9. The Parchment: Wenn hier keine 80er Melancholie aufkommt, weiß ich auch nicht. Bruce singt so souverän wie seit Jahren nicht mehr. Das orientalische Feeling, der stoisch-schleppende, fast schon doomige Groove, der fehlende Refrain, die Killersoli von Smith/Murray/Gers und der Abgehpart am Ende: Köstlich. Der akustische Anfang mit der verträumten Melodie erinnert mich stark an die Prog Götter Camel (siehe deren Alben Mirage oder Rajazz), sonst sehe ich starke Parallelen zu The Nomad, To Tame A Land, Book Of Souls und Powerslave. Ein Song, in dem man versinken möchte. 12/10 (vorher 10/10)
10. Hell On Earth: Steve Harris Selbstzitat Nummer 3. Gefällt mir deutlich besser, als Lost In A Lost World oder Death Of The Celts. Das Intro erinnert mich extrem stark an Fortunes Of War, mit einer Prise The Clansman, Afraid To Shoot Strangers und Where The Wild Wind Blows. Ich mag es ja, wenn Steve den akustischen Bass auspackt. Das hat was erdiges, knackiges. Das Intro ist wunderschön, über 2 Minuten und dennoch keine Sekunde zu lang. Dramatik baut sich auf. Der schnellere Part erinnert mich von der Melodie her an When The Wild Wind Blows, nur eben vom Tempo deutlich flotter und dramatischer. Dieses Selbstplagiat ist frappierend, ich muss aber gestehen, dass es mir egal ist. Ich mag When The wild Wind Blows nicht sonderlich, Hell On Earth überzeugt mich aber trotzdem. Ich weiß nicht, wieso. Von seinen Baukastensongs (The Parchment ist da außen vor, weil keine typische Harrisnummer) ist das der Beste. PREY! on the weak no more... 10/10 (vorher 9,5/10)
Ganz großartig ist auch das Schlagzeugspiel von Nicko, durch alle Songs hört man eine rhythmische Varibalität, die ich faszinierend finde.

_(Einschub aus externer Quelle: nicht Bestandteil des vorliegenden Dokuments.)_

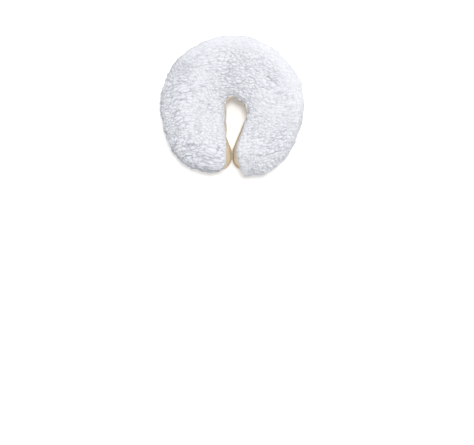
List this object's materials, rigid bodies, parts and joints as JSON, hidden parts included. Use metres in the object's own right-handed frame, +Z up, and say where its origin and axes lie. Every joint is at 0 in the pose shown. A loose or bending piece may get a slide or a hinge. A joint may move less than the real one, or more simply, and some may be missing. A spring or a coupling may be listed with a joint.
{
  "type": "face cradle cushion",
  "caption": "Horseshoe face cushion for a massage table: layered foam in a piped vinyl skin with loop strips underneath, in a fleece cover that lifts off.",
  "frame": {"origin": "middle of the footprint's bounding box, at the level of the loop strips' lower faces", "axes": "+Z up, away from the cradle's platform; +Y from the open ends of the arms towards the crown; +X to the right seen from above with the crown at the top"},
  "size_m": [0.324, 0.312, 0.0859],
  "materials": {
    "firm_foam": "matte",
    "soft_foam": "matte",
    "vinyl": "satin",
    "piping": "satin",
    "seam_thread": "satin",
    "loop_tape": "matte",
    "fleece": "matte",
    "cotton": "matte",
    "hem_thread": "matte",
    "elastic": "matte"
  },
  "bodies": {
    "cushion": {"foam_base": "firm_foam", "comfort_foam": "soft_foam", "vinyl_top_panel": "vinyl", "vinyl_outer_band": "vinyl", "vinyl_inner_band": "vinyl", "vinyl_bottom_panel": "vinyl", "top_piping": "piping", "top_seam_thread": "seam_thread", "bottom_piping": "piping", "bottom_seam_thread": "seam_thread", "crown_loop_strip": "loop_tape", "crown_strip_thread": "seam_thread", "right_loop_strip": "loop_tape", "right_strip_thread": "seam_thread", "left_loop_strip": "loop_tape", "left_strip_thread": "seam_thread"},
    "fleece_cover": {"fleece_top_panel": "fleece", "fleece_outer_skirt": "fleece", "cover_inner_band": "cotton", "outer_hem_casing": "cotton", "outer_hem_thread": "hem_thread", "inner_hem_casing": "cotton", "inner_hem_thread": "hem_thread", "hem_elastic": "elastic"}
  },
  "joints": [
    {"name": "cover_lift", "type": "slide", "parent": "cushion", "child": "fleece_cover", "axis": [0, 0, 1], "range_m": [0, 0.13]}
  ]
}
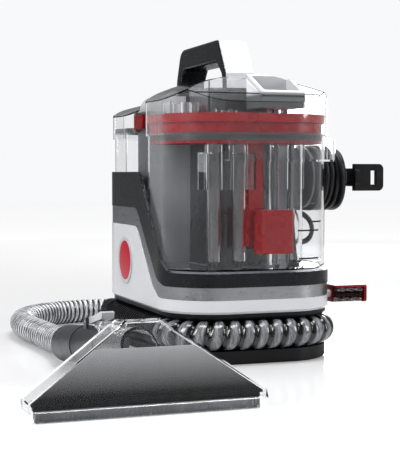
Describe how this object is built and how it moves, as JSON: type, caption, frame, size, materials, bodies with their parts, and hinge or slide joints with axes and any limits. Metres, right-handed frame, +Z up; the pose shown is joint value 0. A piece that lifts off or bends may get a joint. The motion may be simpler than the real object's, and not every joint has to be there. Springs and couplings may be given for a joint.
{
  "type": "portable spot extractor",
  "caption": "Portable carpet and upholstery spot extractor with lift-off clear tanks round a central tower, a carry handle, a cord wrap, a hose in a base channel and a fan-nozzle hand tool.",
  "frame": {"origin": "centre of the underside of the foot plate, on the floor", "axes": "+X along the body's length towards the recovery tank, +Y towards the rear side with the cord wrap, +Z up; the badge side faces -Y"},
  "size_m": [0.6195, 0.4664, 0.3389],
  "materials": {
    "black_plastic": "fine satin texture",
    "charcoal_plastic": "satin",
    "white_gloss": "gloss",
    "silver_paint": "metallic satin",
    "grey_plastic": "satin",
    "badge_red": "gloss",
    "red_plastic": "translucent gloss",
    "clear_plastic": "clear gloss",
    "pump_hose": "soft clear",
    "seal_rubber": "matt",
    "cord_rubber": "satin",
    "hose_skin": "smoky translucent ribbed",
    "bristle_dark": "bristle",
    "bristle_grey": "soft bristle",
    "board_green": "solder mask",
    "motor_steel": "zinc plated",
    "fan_metal": "machined",
    "valve_plastic": "satin"
  },
  "bodies": {
    "base": {"foot_plate": "black_plastic", "channel_core": "black_plastic", "channel_roof": "black_plastic", "hose_port": "black_plastic", "hose_sleeve": "black_plastic", "exhaust_grille": "black_plastic", "solution_pump": "black_plastic", "fan_housing": "black_plastic", "charcoal_frame": "charcoal_plastic", "handle_frame": "charcoal_plastic", "tool_handle": "charcoal_plastic", "hose_cuff": "charcoal_plastic", "white_shell": "white_gloss", "handle_cover": "white_gloss", "silver_band": "silver_paint", "tank_deck": "grey_plastic", "tower_shell": "grey_plastic", "tower_cap": "grey_plastic", "side_panel": "grey_plastic", "cord_back_plate": "grey_plastic", "cord_hub": "grey_plastic", "badge": "badge_red", "pump_tube": "pump_hose", "rubber_feet": "seal_rubber", "cord_coil": "cord_rubber", "cord_leads": "cord_rubber", "power_plug": "cord_rubber", "cord_gland": "cord_rubber", "stretch_hose": "hose_skin", "control_board": "board_green", "motor_can": "motor_steel", "base_screws": "motor_steel", "brush_peg": "valve_plastic"},
    "rotor": {"motor_rotor": "motor_steel", "fan_impeller": "fan_metal"},
    "button": {"power_button": "white_gloss"},
    "latch": {"tank_latch": "red_plastic"},
    "recovery": {"recovery_tank": "clear_plastic"},
    "recovery_cover": {"recovery_lid": "clear_plastic", "red_ring": "red_plastic", "tank_seal": "seal_rubber", "separator_plate": "clear_plastic", "lid_grip": "silver_paint", "standpipes": "clear_plastic", "separator_box": "clear_plastic", "red_duct": "red_plastic"},
    "shutoff_float": {"float_block": "red_plastic"},
    "clean": {"clean_tank": "clear_plastic"},
    "check_valve": {"clean_valve": "valve_plastic", "valve_spring": "motor_steel"},
    "clean_cover": {"clean_lid": "clear_plastic", "clean_lid_gasket": "seal_rubber"},
    "hook": {"cord_hook": "black_plastic"},
    "trigger": {"spray_trigger": "white_gloss"},
    "nozzle": {"nozzle_shell": "clear_plastic", "nozzle_panel": "charcoal_plastic", "brush_strip": "bristle_grey", "spray_tip": "clear_plastic"},
    "spare_brush": {"brush_back": "red_plastic", "brush_tufts": "bristle_dark"}
  },
  "joints": [
    {"name": "rotor_spin", "type": "hinge", "parent": "base", "child": "rotor", "pos_m": [0.03, 0, 0.037], "axis": [0, 0, 1], "continuous": true},
    {"name": "button_press", "type": "slide", "parent": "base", "child": "button", "axis": [0, 0, -1], "range_m": [0, 0.0025], "stiffness_N_per_m": 800, "springref_m": -0.0015},
    {"name": "latch_turn", "type": "hinge", "parent": "base", "child": "latch", "pos_m": [-0.015, -0.0874, 0.251], "axis": [0, 0, -1], "range_deg": [0, 12], "stiffness_Nm_per_rad": 0.4, "springref_deg": -5.73},
    {"name": "recovery_lift", "type": "slide", "parent": "base", "child": "recovery", "axis": [0, 0, 1], "range_m": [0, 0.2]},
    {"name": "recovery_cover_lift", "type": "slide", "parent": "recovery", "child": "recovery_cover", "axis": [0, 0, 1], "range_m": [0, 0.15]},
    {"name": "float_rise", "type": "slide", "parent": "recovery_cover", "child": "shutoff_float", "axis": [0, 0, 1], "range_m": [0, 0.016]},
    {"name": "clean_lift", "type": "slide", "parent": "base", "child": "clean", "axis": [0, 0, 1], "range_m": [0, 0.2]},
    {"name": "valve_open", "type": "slide", "parent": "clean", "child": "check_valve", "axis": [0, 0, 1], "range_m": [0, 0.004], "stiffness_N_per_m": 300, "springref_m": -0.002, "deforming": ["valve_spring"]},
    {"name": "clean_cover_lift", "type": "slide", "parent": "clean", "child": "clean_cover", "axis": [0, 0, 1], "range_m": [0, 0.06]},
    {"name": "hook_swing", "type": "hinge", "parent": "base", "child": "hook", "pos_m": [0.03, 0.145, 0.19], "axis": [0, 1, 0], "range_deg": [0, 180]},
    {"name": "trigger_pull", "type": "hinge", "parent": "base", "child": "trigger", "pos_m": [0.16147, -0.184, 0.05461], "axis": [0, 1, 0], "range_deg": [0, 4], "stiffness_Nm_per_rad": 0.5, "springref_deg": -5.73},
    {"name": "nozzle_pull", "type": "slide", "parent": "base", "child": "nozzle", "axis": [0.9925, 0, 0.1219], "range_m": [0, 0.05]},
    {"name": "brush_pull", "type": "slide", "parent": "base", "child": "spare_brush", "axis": [0, 1, 0], "range_m": [0, 0.035]}
  ]
}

Die Gitarrenarbeit ist auch durchweg phantastisch. Auch bei den aus meiner sicht etwas schwächeren Songs komme ich aus dem Staunen nicht mehr heraus. Göttlich!
Den Sound finde ich auch knackig und transparent, sehr gut ausbalanciert.
10 Punkte Highlights für mich (Sepukku soll begehen, wer es anders sieht!): The Parchment, Senjutsu, Time Machine und Hell On Earth.